Object modeling scripts
++++++

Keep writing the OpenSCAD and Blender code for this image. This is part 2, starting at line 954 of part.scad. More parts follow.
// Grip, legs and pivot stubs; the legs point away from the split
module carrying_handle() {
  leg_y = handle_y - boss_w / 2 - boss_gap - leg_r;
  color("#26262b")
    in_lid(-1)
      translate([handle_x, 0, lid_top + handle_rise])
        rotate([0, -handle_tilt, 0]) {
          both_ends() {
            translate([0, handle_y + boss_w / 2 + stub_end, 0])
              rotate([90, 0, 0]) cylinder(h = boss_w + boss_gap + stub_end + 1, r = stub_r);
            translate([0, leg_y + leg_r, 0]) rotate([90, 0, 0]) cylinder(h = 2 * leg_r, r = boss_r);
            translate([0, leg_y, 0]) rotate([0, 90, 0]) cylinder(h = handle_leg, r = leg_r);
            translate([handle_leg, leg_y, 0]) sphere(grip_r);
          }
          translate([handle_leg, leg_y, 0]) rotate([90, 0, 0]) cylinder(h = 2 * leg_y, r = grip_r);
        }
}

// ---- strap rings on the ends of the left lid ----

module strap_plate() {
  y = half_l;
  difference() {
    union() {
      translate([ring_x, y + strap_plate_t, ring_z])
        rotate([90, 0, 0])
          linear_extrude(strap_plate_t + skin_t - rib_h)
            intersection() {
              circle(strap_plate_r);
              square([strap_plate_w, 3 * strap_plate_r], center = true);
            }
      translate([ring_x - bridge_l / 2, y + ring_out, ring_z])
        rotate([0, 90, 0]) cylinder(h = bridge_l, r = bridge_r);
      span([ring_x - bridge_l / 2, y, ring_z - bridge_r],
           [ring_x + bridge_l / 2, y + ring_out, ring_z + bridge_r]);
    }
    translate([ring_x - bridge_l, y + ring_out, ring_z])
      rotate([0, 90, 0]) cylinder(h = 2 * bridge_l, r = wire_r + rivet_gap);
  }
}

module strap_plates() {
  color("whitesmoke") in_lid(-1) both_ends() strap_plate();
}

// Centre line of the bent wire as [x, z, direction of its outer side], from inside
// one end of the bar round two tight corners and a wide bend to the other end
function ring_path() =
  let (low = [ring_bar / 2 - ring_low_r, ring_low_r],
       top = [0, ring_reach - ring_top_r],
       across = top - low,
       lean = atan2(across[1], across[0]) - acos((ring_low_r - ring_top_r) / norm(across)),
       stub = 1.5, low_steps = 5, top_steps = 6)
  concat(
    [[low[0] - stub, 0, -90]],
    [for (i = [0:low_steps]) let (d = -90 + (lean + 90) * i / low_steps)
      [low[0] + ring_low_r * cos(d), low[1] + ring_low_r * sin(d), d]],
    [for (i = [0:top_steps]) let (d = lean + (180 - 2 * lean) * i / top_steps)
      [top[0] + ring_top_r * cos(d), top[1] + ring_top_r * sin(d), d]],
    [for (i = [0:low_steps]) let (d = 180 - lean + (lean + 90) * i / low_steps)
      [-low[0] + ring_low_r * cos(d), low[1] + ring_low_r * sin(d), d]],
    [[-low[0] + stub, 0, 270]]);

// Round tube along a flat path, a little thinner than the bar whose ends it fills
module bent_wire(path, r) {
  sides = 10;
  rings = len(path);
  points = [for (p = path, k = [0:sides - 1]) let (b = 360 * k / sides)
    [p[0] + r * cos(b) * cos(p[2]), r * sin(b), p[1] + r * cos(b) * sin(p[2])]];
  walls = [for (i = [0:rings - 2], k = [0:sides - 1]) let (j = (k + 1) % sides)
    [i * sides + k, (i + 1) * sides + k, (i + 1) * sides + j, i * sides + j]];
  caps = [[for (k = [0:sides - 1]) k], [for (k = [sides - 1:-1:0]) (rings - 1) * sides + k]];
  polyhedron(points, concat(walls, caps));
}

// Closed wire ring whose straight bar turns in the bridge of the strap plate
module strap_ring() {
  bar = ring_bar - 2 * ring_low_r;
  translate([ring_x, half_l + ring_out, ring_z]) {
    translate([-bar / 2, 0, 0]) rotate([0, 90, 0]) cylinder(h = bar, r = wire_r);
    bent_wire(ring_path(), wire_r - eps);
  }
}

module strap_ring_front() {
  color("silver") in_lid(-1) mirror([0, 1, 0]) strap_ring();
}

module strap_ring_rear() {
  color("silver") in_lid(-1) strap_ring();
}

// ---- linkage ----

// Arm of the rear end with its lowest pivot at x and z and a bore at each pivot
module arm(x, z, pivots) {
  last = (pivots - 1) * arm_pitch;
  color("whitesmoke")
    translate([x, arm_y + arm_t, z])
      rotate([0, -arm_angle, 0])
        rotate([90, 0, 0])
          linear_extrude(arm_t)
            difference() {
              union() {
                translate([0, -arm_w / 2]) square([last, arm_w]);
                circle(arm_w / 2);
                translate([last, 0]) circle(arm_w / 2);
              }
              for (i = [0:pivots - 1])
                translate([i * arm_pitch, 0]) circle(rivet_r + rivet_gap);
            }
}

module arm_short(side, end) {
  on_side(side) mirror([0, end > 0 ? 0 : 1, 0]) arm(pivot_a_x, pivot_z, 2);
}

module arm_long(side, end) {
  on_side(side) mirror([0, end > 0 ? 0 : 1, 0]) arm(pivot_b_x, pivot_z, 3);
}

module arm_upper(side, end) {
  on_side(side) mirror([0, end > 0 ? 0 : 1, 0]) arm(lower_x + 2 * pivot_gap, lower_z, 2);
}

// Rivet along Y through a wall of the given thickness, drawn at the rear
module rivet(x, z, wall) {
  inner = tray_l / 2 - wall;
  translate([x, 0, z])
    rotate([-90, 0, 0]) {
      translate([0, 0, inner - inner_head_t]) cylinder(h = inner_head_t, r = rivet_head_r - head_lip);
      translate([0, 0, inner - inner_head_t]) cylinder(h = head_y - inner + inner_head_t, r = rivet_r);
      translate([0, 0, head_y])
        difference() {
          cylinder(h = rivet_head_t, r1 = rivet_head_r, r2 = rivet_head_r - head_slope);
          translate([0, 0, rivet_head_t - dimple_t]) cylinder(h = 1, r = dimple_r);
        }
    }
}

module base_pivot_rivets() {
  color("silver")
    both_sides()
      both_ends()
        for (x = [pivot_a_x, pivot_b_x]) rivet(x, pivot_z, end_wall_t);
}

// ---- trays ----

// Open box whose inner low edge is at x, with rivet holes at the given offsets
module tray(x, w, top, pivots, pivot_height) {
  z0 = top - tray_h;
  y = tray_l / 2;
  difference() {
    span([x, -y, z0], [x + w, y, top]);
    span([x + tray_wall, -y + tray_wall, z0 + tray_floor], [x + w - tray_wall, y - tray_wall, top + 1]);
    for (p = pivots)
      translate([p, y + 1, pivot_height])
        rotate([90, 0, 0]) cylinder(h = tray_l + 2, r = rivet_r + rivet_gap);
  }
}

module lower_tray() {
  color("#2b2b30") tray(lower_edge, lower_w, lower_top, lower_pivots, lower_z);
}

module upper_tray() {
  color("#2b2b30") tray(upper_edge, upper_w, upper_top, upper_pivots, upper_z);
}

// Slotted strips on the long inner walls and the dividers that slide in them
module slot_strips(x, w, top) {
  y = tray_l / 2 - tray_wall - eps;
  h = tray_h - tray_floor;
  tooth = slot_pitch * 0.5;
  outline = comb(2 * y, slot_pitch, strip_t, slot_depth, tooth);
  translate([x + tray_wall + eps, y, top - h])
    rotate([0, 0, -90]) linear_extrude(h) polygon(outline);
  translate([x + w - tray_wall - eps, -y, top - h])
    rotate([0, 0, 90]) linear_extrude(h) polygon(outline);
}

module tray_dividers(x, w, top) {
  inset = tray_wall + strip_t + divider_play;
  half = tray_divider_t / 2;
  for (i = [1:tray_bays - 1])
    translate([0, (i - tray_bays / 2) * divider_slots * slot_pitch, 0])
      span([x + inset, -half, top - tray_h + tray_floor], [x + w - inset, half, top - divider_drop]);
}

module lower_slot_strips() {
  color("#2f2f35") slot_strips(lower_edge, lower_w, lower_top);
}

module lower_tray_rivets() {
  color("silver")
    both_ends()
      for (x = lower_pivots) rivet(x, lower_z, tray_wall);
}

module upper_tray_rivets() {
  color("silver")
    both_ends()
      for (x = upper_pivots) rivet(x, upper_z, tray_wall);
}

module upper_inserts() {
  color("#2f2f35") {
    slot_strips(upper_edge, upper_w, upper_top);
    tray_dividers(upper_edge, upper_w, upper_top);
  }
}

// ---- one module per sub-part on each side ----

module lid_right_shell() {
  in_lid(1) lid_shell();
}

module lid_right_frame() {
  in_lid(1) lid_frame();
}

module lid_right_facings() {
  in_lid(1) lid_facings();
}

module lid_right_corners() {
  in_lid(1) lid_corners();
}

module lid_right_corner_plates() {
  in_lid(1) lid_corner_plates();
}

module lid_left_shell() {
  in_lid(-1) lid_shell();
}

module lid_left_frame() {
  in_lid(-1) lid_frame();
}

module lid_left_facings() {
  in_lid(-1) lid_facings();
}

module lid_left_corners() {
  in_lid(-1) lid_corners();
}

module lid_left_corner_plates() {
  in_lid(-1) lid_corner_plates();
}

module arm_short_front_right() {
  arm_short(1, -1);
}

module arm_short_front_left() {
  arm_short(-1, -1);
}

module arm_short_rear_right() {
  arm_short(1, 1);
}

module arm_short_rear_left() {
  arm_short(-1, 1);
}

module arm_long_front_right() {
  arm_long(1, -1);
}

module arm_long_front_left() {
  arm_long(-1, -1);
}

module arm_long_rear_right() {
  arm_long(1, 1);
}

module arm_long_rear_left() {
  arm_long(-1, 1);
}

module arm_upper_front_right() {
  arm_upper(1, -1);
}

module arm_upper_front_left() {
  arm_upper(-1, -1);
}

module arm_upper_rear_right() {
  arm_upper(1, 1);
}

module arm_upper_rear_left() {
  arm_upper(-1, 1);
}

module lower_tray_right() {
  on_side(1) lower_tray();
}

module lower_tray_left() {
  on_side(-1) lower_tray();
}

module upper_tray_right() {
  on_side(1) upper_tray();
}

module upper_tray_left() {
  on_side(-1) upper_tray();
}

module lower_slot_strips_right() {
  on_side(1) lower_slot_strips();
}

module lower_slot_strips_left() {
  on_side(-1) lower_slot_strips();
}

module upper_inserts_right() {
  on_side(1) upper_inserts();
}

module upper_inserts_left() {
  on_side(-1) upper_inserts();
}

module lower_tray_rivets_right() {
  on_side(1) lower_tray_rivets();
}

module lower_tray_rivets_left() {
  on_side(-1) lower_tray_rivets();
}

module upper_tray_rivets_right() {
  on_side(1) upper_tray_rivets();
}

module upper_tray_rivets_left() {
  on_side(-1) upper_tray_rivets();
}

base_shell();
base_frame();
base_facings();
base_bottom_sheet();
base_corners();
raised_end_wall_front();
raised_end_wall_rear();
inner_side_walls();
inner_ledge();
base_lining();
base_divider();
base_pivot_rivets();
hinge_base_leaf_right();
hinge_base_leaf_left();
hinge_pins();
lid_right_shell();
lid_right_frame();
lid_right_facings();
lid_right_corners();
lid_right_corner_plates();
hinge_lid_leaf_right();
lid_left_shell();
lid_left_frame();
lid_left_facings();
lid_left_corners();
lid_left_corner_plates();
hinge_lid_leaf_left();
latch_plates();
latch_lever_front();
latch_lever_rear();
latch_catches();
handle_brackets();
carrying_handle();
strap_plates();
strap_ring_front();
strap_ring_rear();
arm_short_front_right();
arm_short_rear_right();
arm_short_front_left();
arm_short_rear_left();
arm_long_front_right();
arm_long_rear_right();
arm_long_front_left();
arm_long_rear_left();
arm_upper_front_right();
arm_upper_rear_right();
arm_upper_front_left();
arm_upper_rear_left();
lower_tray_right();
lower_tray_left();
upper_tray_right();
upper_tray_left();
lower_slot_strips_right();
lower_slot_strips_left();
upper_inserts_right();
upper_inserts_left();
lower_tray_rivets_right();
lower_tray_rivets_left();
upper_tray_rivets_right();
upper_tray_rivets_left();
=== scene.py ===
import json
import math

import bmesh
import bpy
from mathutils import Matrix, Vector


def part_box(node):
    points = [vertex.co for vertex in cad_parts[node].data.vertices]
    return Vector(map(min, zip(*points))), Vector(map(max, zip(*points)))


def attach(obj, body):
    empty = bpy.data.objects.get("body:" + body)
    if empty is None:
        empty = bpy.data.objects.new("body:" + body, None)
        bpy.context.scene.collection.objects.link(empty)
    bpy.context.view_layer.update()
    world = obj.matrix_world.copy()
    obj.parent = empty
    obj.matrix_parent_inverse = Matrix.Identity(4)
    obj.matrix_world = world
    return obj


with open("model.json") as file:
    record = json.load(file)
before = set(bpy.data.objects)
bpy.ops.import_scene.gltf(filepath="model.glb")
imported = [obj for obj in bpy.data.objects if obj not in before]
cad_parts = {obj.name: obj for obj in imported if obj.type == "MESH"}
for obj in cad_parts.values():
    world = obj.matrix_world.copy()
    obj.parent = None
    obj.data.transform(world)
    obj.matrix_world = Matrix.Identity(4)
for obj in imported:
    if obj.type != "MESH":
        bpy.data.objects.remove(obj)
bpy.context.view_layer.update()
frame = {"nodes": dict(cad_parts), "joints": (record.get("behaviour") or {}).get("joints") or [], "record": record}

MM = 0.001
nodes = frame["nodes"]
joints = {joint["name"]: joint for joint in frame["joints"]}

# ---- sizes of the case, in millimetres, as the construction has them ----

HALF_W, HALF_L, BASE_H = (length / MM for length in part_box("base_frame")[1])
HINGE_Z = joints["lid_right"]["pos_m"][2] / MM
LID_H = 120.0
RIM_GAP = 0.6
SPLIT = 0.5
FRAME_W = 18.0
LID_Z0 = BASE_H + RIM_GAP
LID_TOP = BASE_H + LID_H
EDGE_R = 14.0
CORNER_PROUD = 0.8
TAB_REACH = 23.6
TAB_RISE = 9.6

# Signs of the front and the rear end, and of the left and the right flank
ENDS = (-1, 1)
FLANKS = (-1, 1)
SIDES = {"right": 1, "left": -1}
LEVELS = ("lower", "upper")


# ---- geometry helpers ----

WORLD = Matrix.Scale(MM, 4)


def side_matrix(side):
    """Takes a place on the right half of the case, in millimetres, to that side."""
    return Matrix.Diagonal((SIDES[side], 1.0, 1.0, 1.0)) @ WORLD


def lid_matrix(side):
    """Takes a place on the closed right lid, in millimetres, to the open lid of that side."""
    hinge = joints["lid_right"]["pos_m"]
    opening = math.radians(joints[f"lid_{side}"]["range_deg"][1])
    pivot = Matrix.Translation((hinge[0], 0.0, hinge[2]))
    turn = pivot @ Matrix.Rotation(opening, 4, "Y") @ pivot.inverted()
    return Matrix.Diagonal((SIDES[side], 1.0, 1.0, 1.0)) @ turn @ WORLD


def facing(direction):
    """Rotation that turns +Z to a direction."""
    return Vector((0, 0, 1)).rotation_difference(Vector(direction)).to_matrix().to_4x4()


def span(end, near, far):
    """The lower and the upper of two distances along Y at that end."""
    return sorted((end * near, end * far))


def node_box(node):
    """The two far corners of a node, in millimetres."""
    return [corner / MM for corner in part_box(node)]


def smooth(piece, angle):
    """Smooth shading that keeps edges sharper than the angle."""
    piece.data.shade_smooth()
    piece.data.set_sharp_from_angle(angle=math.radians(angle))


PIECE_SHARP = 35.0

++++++

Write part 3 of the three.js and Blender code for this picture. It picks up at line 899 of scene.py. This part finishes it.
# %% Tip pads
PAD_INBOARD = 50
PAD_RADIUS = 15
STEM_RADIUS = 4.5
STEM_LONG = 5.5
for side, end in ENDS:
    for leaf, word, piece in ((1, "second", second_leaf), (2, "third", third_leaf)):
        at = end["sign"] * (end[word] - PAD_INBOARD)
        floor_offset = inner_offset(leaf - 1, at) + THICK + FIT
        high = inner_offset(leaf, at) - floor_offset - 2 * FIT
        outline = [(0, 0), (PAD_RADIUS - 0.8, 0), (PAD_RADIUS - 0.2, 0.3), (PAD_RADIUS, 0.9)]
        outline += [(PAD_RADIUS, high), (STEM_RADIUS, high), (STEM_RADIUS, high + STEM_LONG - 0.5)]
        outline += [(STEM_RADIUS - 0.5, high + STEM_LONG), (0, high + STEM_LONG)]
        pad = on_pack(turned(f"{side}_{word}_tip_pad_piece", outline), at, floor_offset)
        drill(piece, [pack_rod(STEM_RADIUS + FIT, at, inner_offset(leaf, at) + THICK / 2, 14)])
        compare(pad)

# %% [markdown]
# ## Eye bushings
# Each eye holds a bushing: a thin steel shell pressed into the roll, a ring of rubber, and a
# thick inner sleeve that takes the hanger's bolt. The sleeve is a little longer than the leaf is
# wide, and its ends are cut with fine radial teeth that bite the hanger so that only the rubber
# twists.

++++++

→ **What you should do**
Extract, word for word, every line beginning with the one that holds "upper_inserts_left();" and concluding with the one that holds "in imported if". Include both of those lines.

→ **Completed task**
upper_inserts_left();
lower_tray_rivets_right();
lower_tray_rivets_left();
upper_tray_rivets_right();
upper_tray_rivets_left();
=== scene.py ===
import json
import math

import bmesh
import bpy
from mathutils import Matrix, Vector


def part_box(node):
    points = [vertex.co for vertex in cad_parts[node].data.vertices]
    return Vector(map(min, zip(*points))), Vector(map(max, zip(*points)))


def attach(obj, body):
    empty = bpy.data.objects.get("body:" + body)
    if empty is None:
        empty = bpy.data.objects.new("body:" + body, None)
        bpy.context.scene.collection.objects.link(empty)
    bpy.context.view_layer.update()
    world = obj.matrix_world.copy()
    obj.parent = empty
    obj.matrix_parent_inverse = Matrix.Identity(4)
    obj.matrix_world = world
    return obj


with open("model.json") as file:
    record = json.load(file)
before = set(bpy.data.objects)
bpy.ops.import_scene.gltf(filepath="model.glb")
imported = [obj for obj in bpy.data.objects if obj not in before]
cad_parts = {obj.name: obj for obj in imported if obj.type == "MESH"}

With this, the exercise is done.